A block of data
** BEGIN **

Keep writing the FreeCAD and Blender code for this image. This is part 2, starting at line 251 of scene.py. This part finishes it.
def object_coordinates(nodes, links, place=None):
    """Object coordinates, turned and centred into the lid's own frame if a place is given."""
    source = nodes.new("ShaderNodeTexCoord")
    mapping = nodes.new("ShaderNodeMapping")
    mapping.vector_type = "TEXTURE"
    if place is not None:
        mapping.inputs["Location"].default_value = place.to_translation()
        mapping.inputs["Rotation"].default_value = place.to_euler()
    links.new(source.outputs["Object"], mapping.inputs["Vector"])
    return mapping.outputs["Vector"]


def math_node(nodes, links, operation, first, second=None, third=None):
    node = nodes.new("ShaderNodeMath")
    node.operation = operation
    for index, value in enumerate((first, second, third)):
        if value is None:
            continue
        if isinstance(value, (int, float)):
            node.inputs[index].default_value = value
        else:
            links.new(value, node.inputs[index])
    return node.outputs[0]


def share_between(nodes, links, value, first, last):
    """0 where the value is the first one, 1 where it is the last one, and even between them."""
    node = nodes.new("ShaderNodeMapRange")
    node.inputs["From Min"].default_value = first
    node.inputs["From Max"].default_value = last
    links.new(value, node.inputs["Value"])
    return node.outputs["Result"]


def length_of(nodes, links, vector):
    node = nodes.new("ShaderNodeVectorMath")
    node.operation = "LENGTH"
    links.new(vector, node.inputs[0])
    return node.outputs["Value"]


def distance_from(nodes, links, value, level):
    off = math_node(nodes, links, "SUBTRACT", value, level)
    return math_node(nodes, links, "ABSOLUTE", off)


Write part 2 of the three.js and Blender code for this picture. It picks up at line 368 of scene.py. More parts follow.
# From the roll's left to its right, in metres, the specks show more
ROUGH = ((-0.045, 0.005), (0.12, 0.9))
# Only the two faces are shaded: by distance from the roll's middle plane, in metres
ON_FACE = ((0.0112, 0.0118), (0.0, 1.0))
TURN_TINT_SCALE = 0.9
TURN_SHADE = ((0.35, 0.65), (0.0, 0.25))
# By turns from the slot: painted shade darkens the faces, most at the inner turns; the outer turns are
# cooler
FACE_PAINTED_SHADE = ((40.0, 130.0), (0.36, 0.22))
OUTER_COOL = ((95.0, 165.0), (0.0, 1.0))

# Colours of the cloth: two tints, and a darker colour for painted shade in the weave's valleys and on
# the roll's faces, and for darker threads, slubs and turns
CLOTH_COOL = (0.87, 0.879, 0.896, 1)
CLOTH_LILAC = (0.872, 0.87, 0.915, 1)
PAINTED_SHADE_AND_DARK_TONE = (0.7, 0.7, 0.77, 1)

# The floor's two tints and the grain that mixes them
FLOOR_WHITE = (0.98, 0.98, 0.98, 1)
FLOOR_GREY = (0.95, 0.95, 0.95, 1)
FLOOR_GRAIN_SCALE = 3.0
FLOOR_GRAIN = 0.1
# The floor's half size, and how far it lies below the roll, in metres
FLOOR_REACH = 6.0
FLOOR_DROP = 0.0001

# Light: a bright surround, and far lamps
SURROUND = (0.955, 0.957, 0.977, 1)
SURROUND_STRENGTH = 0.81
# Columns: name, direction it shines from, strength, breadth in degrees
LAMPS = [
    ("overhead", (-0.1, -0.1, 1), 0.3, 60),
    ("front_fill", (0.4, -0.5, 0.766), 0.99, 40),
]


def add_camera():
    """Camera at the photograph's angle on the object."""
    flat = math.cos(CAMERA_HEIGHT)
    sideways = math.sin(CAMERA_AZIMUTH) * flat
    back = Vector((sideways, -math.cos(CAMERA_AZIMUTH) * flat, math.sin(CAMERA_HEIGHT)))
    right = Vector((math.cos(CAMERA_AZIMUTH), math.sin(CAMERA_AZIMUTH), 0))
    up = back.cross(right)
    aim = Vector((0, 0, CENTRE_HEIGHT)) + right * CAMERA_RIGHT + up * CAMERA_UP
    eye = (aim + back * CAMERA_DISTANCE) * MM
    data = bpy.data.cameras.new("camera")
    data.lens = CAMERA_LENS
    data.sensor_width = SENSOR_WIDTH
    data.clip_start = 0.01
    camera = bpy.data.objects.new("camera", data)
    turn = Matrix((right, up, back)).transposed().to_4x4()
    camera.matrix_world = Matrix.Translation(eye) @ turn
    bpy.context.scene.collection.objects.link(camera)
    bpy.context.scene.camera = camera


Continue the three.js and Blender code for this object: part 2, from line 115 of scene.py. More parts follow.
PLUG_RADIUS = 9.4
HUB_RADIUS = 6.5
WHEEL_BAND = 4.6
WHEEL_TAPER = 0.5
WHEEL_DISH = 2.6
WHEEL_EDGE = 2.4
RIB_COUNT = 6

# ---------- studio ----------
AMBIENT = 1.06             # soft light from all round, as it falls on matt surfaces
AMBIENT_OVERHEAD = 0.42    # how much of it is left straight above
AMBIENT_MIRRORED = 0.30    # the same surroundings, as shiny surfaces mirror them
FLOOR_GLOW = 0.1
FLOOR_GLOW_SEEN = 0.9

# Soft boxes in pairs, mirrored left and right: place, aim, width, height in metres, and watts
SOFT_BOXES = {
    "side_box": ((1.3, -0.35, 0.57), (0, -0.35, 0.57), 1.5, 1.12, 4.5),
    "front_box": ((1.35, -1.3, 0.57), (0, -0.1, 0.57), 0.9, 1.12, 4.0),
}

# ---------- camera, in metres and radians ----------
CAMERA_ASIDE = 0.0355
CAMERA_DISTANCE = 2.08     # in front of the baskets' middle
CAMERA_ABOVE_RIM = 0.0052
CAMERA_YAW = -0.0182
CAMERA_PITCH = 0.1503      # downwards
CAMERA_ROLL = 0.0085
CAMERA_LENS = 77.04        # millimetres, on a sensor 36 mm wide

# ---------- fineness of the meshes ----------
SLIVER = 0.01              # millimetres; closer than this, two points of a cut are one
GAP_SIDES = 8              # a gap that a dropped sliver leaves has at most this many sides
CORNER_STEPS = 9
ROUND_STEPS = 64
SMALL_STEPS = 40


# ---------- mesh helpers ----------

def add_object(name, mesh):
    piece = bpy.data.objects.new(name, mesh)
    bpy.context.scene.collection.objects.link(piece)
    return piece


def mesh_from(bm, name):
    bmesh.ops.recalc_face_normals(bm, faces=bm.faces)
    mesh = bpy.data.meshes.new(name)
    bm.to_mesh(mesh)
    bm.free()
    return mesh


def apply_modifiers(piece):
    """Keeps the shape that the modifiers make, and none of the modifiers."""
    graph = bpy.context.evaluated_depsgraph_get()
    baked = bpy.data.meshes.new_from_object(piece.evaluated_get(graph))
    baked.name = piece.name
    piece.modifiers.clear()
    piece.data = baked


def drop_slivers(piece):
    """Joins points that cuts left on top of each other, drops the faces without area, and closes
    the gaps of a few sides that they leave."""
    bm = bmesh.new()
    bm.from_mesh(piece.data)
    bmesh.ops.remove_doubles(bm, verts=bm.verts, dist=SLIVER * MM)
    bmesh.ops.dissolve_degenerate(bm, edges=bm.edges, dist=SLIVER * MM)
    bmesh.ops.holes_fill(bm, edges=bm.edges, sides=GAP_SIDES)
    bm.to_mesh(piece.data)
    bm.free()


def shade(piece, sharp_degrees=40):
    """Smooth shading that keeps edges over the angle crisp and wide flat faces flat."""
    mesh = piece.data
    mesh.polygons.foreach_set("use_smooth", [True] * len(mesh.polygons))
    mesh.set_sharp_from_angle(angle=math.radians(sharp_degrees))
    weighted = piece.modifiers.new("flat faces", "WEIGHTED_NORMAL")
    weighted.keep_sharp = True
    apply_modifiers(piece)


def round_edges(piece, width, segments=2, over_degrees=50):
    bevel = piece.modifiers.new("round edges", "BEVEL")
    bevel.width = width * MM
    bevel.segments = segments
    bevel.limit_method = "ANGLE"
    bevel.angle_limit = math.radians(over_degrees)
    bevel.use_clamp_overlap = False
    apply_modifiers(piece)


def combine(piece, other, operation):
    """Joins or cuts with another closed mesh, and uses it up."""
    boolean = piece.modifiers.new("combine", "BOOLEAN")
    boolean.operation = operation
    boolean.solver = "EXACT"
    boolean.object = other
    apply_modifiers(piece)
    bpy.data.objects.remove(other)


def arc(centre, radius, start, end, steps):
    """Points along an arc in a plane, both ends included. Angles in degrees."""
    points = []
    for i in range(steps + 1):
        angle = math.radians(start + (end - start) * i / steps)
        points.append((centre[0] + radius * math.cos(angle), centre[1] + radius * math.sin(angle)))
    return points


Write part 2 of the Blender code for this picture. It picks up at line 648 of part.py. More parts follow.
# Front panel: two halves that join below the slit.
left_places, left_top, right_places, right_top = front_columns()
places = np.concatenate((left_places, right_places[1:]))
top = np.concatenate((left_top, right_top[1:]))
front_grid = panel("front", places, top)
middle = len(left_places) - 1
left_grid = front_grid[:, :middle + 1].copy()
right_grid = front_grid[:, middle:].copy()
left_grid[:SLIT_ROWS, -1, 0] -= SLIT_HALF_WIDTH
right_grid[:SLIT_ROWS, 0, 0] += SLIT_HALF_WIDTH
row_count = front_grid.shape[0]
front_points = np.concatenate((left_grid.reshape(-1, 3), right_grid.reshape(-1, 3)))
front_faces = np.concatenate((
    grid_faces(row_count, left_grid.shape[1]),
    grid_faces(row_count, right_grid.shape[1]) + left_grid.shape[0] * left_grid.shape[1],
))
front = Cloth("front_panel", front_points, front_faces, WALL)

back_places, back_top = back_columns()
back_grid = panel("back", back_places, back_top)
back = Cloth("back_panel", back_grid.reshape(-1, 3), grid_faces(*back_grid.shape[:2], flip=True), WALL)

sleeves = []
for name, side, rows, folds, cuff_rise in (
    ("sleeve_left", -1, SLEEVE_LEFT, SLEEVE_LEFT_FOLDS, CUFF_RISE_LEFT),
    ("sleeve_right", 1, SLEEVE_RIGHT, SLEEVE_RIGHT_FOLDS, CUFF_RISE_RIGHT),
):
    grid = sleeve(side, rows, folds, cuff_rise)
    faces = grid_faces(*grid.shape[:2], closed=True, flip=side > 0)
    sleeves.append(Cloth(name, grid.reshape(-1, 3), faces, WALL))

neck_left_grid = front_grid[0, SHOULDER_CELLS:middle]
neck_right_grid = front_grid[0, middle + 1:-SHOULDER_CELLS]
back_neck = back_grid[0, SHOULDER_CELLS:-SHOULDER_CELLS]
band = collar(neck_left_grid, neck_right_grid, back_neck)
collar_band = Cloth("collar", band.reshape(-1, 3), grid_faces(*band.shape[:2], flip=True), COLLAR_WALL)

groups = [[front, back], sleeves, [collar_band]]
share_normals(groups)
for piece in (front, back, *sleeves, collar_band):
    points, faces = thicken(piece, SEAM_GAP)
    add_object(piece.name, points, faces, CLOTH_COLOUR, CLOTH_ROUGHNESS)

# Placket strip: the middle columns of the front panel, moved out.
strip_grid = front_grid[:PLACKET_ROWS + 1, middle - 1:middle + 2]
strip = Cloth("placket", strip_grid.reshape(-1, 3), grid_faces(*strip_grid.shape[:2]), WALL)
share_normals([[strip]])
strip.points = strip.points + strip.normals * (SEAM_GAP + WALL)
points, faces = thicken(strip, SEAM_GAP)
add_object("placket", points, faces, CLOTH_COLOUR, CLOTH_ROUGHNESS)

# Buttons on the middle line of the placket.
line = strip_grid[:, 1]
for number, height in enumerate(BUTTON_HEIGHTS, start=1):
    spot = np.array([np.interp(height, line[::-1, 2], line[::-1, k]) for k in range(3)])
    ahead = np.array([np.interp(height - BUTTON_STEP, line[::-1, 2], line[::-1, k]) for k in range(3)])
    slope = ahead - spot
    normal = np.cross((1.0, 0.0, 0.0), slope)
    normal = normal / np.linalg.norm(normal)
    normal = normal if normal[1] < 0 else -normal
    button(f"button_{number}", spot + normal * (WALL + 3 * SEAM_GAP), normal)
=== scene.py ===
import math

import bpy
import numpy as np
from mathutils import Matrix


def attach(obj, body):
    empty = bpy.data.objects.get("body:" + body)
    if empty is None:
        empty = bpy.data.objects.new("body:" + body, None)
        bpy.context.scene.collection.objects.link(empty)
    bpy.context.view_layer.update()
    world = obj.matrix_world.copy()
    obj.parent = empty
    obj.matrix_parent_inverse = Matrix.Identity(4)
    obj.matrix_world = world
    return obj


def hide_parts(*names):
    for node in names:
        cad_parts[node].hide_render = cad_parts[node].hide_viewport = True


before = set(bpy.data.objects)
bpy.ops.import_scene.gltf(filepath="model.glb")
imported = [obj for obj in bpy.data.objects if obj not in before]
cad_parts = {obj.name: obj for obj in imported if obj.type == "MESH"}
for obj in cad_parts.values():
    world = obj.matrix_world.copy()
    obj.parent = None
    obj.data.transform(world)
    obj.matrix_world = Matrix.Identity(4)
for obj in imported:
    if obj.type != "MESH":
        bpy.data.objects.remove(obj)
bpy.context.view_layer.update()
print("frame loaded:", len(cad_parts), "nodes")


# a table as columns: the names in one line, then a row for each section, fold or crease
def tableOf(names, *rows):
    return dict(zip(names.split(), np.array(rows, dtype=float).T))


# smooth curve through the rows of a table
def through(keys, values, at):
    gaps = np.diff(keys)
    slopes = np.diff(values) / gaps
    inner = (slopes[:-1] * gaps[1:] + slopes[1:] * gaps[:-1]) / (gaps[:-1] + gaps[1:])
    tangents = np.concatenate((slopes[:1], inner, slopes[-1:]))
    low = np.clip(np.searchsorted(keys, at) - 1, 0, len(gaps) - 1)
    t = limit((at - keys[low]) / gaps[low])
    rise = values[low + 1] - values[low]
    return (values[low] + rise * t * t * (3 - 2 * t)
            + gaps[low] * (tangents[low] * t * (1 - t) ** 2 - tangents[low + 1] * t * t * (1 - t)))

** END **

> [Given problem]
Within the listing above, the range opens at the line with "# Placket strip: the" and closes at the line with "bpy.data.objects.remove(obj)". Reproduce exactly the lines of that range, including both ends.

> [Problem solution]
# Placket strip: the middle columns of the front panel, moved out.
strip_grid = front_grid[:PLACKET_ROWS + 1, middle - 1:middle + 2]
strip = Cloth("placket", strip_grid.reshape(-1, 3), grid_faces(*strip_grid.shape[:2]), WALL)
share_normals([[strip]])
strip.points = strip.points + strip.normals * (SEAM_GAP + WALL)
points, faces = thicken(strip, SEAM_GAP)
add_object("placket", points, faces, CLOTH_COLOUR, CLOTH_ROUGHNESS)

# Buttons on the middle line of the placket.
line = strip_grid[:, 1]
for number, height in enumerate(BUTTON_HEIGHTS, start=1):
    spot = np.array([np.interp(height, line[::-1, 2], line[::-1, k]) for k in range(3)])
    ahead = np.array([np.interp(height - BUTTON_STEP, line[::-1, 2], line[::-1, k]) for k in range(3)])
    slope = ahead - spot
    normal = np.cross((1.0, 0.0, 0.0), slope)
    normal = normal / np.linalg.norm(normal)
    normal = normal if normal[1] < 0 else -normal
    button(f"button_{number}", spot + normal * (WALL + 3 * SEAM_GAP), normal)
=== scene.py ===
import math

import bpy
import numpy as np
from mathutils import Matrix


def attach(obj, body):
    empty = bpy.data.objects.get("body:" + body)
    if empty is None:
        empty = bpy.data.objects.new("body:" + body, None)
        bpy.context.scene.collection.objects.link(empty)
    bpy.context.view_layer.update()
    world = obj.matrix_world.copy()
    obj.parent = empty
    obj.matrix_parent_inverse = Matrix.Identity(4)
    obj.matrix_world = world
    return obj


def hide_parts(*names):
    for node in names:
        cad_parts[node].hide_render = cad_parts[node].hide_viewport = True


before = set(bpy.data.objects)
bpy.ops.import_scene.gltf(filepath="model.glb")
imported = [obj for obj in bpy.data.objects if obj not in before]
cad_parts = {obj.name: obj for obj in imported if obj.type == "MESH"}
for obj in cad_parts.values():
    world = obj.matrix_world.copy()
    obj.parent = None
    obj.data.transform(world)
    obj.matrix_world = Matrix.Identity(4)
for obj in imported:
    if obj.type != "MESH":
        bpy.data.objects.remove(obj)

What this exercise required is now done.